To evaluate the results of a thoracoabdominal hepatectomy and a transdiaphragmatic hepatectomy for hepatocellular carcinoma in patients with impaired liver function.
A university hospital in Japan.
Twenty-seven patients who from 1991 to 1996 underwent a thoracoabdominal hepatectomy for hepatocellular carcinoma located mainly in the superior portion of the liver and 20 patients who underwent a transdiaphragmatic hepatectomy for hepatocellular carcinoma located near the diaphragm.
Main Outcome Measures
Morbidity, survival, and disease-free survival after each operation. Comparisons were then made with 183 patients who had undergone an ordinary transabdominal hepatectomy during the same period.
In the thoracoabdominal hepatectomy group, 17 patients underwent a partial resection, 4 patients underwent a subsegmentectomy, and another 6 patients underwent either a segmentectomy or a procedure that was greater in size than a segmentectomy, whereas all of the patients in the transdiaphragmatic group underwent a partial resection. The morbidities in the thoracoabdominal group included pleural effusion in 6 patients (22%); intra-abdominal infection in 5 patients (19%); and hepatic failure in 3 patients (11%), of whom 1 died (mortality rate, 4%).
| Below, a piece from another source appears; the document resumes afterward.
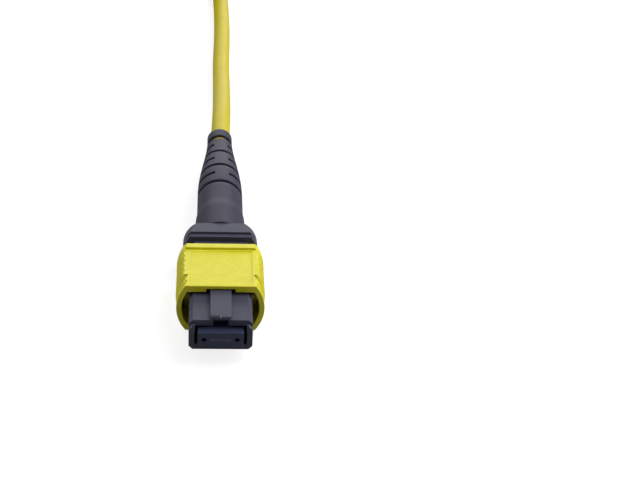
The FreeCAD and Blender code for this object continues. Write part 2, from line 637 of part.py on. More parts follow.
def cable_far_end():
    """From the hank's top turn, up and round its near fold into the far connector."""
    top_turn = HANK_TOP - CABLE_RADIUS
    left = 2 * HANK_X - FAR_X
    fold = HANK_X - left
    corner = fold * math.tan(math.pi / 8)
    middle = FAR_EXIT_Y - FAR_STRAIGHT
    climb = [top_turn + (FAR_Z - top_turn) * share for share in (0.3, 0.55, 0.8)]
    return cable_tube("cable_far_end", [
        (left, 170, top_turn), (left + 0.3, 159, top_turn), (left, middle - corner, climb[0]),
        (HANK_X - corner, middle - fold, climb[1]), (HANK_X + corner, middle - fold, climb[2]),
        (FAR_X, middle - corner, FAR_Z), (FAR_X, FAR_EXIT_Y, FAR_Z)])


def racetrack(radius, z0, z1):
    """A round-ended block seen from above, as the hank lies."""
    body = box(HANK_X - radius, HANK_X + radius, HANK_NEAR_Y, HANK_NEAR_Y + HANK_RUN, z0, z1)
    ends = [Part.makeCylinder(radius, z1 - z0, V(HANK_X, y, z0))
            for y in (HANK_NEAR_Y, HANK_NEAR_Y + HANK_RUN)]
    return joined([body] + ends)


def cable_hank():
    """Outer shape of the folded turns: two side by side, three high."""
    return racetrack(HANK_OUTER, HANK_BASE, HANK_TOP).cut(
        racetrack(HANK_INNER, HANK_BASE - PAST, HANK_TOP + PAST))


def hank_tie():
    """Strap round the middle of the hank."""
    middle = HANK_NEAR_Y + HANK_RUN / 2
    y0, y1 = middle - TIE_WIDTH / 2, middle + TIE_WIDTH / 2
    wide, high = 2 * HANK_OUTER, HANK_HEIGHT
    band = bar(wide + 2 * TIE_THICKNESS, high + 2 * TIE_THICKNESS, TIE_THICKNESS, y0, y1)
    band = band.cut(slab(wide, high, y0 - PAST, y1 + PAST))
    band.translate(V(HANK_X, 0, HANK_BASE + HANK_HEIGHT / 2))
    return band


# ---- the far connector: the same pieces with plainer grips and tail, closed inside ----
def far_coupling():
    step = COUPLING_FRONT + GRIP_START
    return sleeve([(FRONT_FLAT, FRONT_BOW, COUPLING_HEIGHT, COUPLING_FRONT),
                   (FRONT_FLAT, FRONT_BOW, COUPLING_HEIGHT, step - GRIP_STEP),
                   (GRIP_FLAT, GRIP_BOW, COUPLING_HEIGHT, step),
                   (GRIP_FLAT, GRIP_BOW, COUPLING_HEIGHT, COUPLING_BACK)])


def far_ferrule():
    return slab(FERRULE_WIDTH, FERRULE_HEIGHT, 0, FERRULE_LENGTH).cut(guide_holes())


def far_rear_body():
    outline = Part.Face(bowed(REAR_FLAT_BACK, REAR_BOW, REAR_HEIGHT, REAR_FRONT))
    return outline.extrude(V(0, REAR_LENGTH, 0))


def far_boot():
    radii = [BOOT_RADIUS, (BOOT_RADIUS + BOOT_TIP_RADIUS) / 2, BOOT_TIP_RADIUS, COLLAR_RADIUS]
    ends = [REAR_BACK] + [slot_front(i) for i in FAR_RINGS] + [BOOT_END - COLLAR_LENGTH, BOOT_END]
    return joined([rod(r, y0, y1) for r, y0, y1 in zip(radii, ends, ends[1:])])


# ---- assembly ----
NEAR = {
    "coupling": coupling,
    "inner_housing": inner_housing,
    "ferrule": ferrule,
    "rear_body": rear_body,
    "strain_relief_boot": strain_relief_boot,
    "optical_fibres": optical_fibres,
    "fibre_ribbon": fibre_ribbon,
    "ferrule_boot": ferrule_boot,
    "pin_keeper": pin_keeper,
    "main_spring": main_spring,
    "coupling_spring_left": lambda: side_spring(-1),
    "coupling_spring_right": lambda: side_spring(1),
    "aramid_yarn": aramid_yarn,
    "cable_jacket": cable_jacket,
    "crimp_ring": crimp_ring,
}
FAR = {
    "far_coupling": far_coupling,
    "far_inner_housing": inner_housing,
    "far_ferrule": far_ferrule,
    "far_rear_body": far_rear_body,
    "far_strain_relief_boot": far_boot,
}
LEAD = {
    "cable": cable,
    "cable_hank": cable_hank,
    "hank_tie": hank_tie,
    "cable_far_end": cable_far_end,
}


def at_far_end(shape):
    """Turns a piece of the connector round and lays it at the far end of the lead."""
    turned_round = shape.copy()
    turned_round.rotate(V(0, 0, 0), V(0, 0, 1), 180)
    turned_round.translate(V(FAR_X, FAR_EXIT_Y + BOOT_END, FAR_Z))
    return turned_round


def main():
    os.makedirs("parts", exist_ok=True)
    nodes = {name: make() for name, make in {**NEAR, **LEAD}.items()}
    nodes.update({name: at_far_end(make()) for name, make in FAR.items()})
    for name, shape in nodes.items():
        shape.exportStep(f"parts/{name}.step")


main()
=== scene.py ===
import math

import bmesh
import bpy
import numpy as np
from mathutils import Matrix, Vector


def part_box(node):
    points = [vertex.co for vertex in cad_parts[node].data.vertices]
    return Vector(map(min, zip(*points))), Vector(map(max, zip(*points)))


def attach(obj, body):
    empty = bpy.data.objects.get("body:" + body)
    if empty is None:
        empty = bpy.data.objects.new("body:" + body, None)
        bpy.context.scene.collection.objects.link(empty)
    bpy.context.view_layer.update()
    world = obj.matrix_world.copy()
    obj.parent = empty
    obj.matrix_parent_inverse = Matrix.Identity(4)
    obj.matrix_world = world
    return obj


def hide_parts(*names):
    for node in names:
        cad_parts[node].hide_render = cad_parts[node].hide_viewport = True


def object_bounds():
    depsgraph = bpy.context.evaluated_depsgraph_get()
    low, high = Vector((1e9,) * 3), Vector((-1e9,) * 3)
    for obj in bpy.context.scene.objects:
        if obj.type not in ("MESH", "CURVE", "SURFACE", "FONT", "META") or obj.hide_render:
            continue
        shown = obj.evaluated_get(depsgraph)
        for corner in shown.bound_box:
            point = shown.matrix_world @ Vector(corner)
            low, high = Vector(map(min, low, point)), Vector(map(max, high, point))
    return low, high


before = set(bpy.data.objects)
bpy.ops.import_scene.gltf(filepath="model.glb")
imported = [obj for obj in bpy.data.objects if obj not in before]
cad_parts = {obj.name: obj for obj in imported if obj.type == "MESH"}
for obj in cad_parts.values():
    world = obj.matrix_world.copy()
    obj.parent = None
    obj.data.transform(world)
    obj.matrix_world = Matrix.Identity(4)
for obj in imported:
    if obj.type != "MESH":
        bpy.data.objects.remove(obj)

bl_info = {
    "name": "Multi-fibre lead",
    "version": (1, 0, 0),
    "blender": (4, 5, 0),
    "location": "3D View > Sidebar > Fibre lead",
    "description": "Looks of a push-pull multi-fibre connector and its tied lead",
    "category": "Object",
}

CAD_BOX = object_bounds()
MM = 0.001
WHITE = (1.0, 1.0, 1.0, 1.0)
CREASE = math.radians(35)       # faces that meet at more than this keep an edge
ONE_POINT = 0.012 * MM          # CAD points closer than this are one
ONE_FACE = math.radians(0.8)    # CAD triangles that bend less than this are one face
STEEP_DEGREES = 24              # CAD edges that bend more than this aren't shaded smooth
SHORTEST_RIDGE = 6              # times its radius, for a ridge to be rounded


# ---- small tools ----
def linear(hex_colour):
    """sRGB hex to linear RGBA.

    Each channel c becomes ((c + 0.055) / 1.055) ^ 2.4, or c / 12.92 when dark."""
    channels = [int(hex_colour[i:i + 2], 16) / 255 for i in (1, 3, 5)]
    return tuple(c / 12.92 if c <= 0.04045 else ((c + 0.055) / 1.055) ** 2.4
                 for c in channels) + (1.0,)


def shaded(colour, share):
    """The colour with its channels times a share, none over 1."""
    return [min(1.0, c * share) for c in colour[:3]] + [1.0]


def feed(node, inputs):
    """Gives each named input of a node a value, or a link from another node's output."""
    for key, value in inputs.items():
        socket = node.inputs[key]
        if isinstance(value, bpy.types.NodeSocket):
            node.id_data.links.new(value, socket)
        else:
            socket.default_value = value


def add(tree, kind, inputs=None, **settings):
    """Adds a node with its settings and feeds its inputs."""
    node = tree.nodes.new(kind)
    for key, value in settings.items():
        setattr(node, key, value)
    feed(node, inputs or {})
    return node


def blank(name):
    """A new material with only a Principled shader.

    Returns the material, its tree, the shader and where a point is on the piece, in metres."""
    material = bpy.data.materials.new(name)
    material.use_nodes = True
    tree = material.node_tree
    where = add(tree, "ShaderNodeTexCoord").outputs["Object"]
    return material, tree, tree.nodes["Principled BSDF"], where


def mottled(tree, where, colour, amount, size_mm):
    """The colour made lighter and darker by an amount, in patches of the given size.

    Noise mostly lies between 0.3 and 0.7, which goes to the darkest and the lightest."""
    noise = add(tree, "ShaderNodeTexNoise", {"Vector": where, "Scale": 1 / (size_mm * MM),
                                             "Detail": 3.0})
    ramp = add(tree, "ShaderNodeMapRange", {"Value": noise.outputs["Fac"], "From Min": 0.3,
                                            "From Max": 0.7})
    return add(tree, "ShaderNodeMix", {"Factor": ramp.outputs["Result"],
                                       "A": shaded(colour, 1 - amount),
                                       "B": shaded(colour, 1 + amount)},
               data_type="RGBA").outputs["Result"]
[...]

In the transdiaphragmatic group, only 2 patients (10%) had non–life-threatening complications. The cumulative survival rates and the disease-free survival rates of the patients at 3 years were 51% and 24% in the thoracoabdominal hepatectomy group and 62% and 30% in the transdiaphragmatic hepatectomy group; no significant differences were observed when these findings were compared with those of patients who had undergone a transabdominal hepatectomy.
The outcomes of the patients undergoing thoracoabdominal hepatectomy and those undergoing a transdiaphragmatic hepatectomy were generally satisfactory in spite of the fact that these procedures were performed on patients with cirrhosis and impaired liver function.